Planet Money’s recent podcast interviews two economists who advocate for the ultimate patent law reform: the abolition of patents.
They argue that patents inhibit innovation. For example, the Wright Brothers supposedly secured a number of patents on their early airplane design — which didn’t work very well and which stalled (pun intended) airframe development in the U.S. for a number of years. The industry migrated to France to avoid the U.S. patents.
What about pharma, you might ask (as did I?) Are pharma companies really going to invest hundreds of millions of dollars into new drugs if there is no patent protection?
Even these economists seem to concede the answer is “no,” so they propose an alternative — the government would pay for initial R&D. When the government finds a promising new molecule, it would put it out to bid to pharma companies. The lowest bidder would pay for the expensive clinical trials but would then receive a royalty on all drug sales for some number of years.
It’s an interesting idea — although frankly it doesn’t sound that different from a patent.

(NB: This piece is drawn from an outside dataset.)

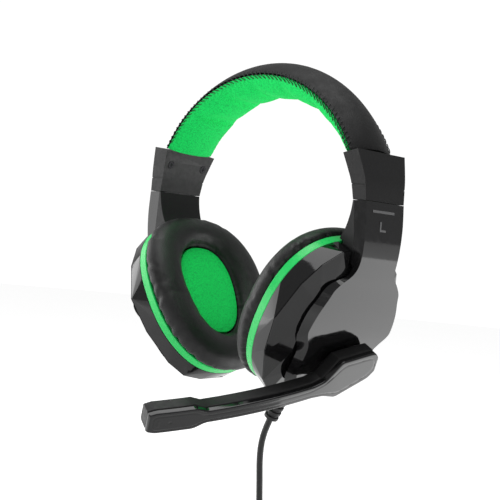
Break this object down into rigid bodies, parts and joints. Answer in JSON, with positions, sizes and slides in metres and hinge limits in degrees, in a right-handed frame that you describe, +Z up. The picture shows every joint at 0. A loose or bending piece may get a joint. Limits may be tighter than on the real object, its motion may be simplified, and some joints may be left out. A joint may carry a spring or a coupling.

Or at least it’s not much different from a patent associated with a duty to license at some fair and reasonable rate.
There’s another issue — not mentioned in the podcast: if the U.S. gets rid of patents, but other countries don’t, won’t that distort all the economics? R&D may migrate elsewhere, and the supply and price of goods (those subject to foreign patents) in the U.S. may be adversely affected.
It’s an interesting idea to think about — but one that as a practical matter isn’t going to go anywhere. At least not for many years.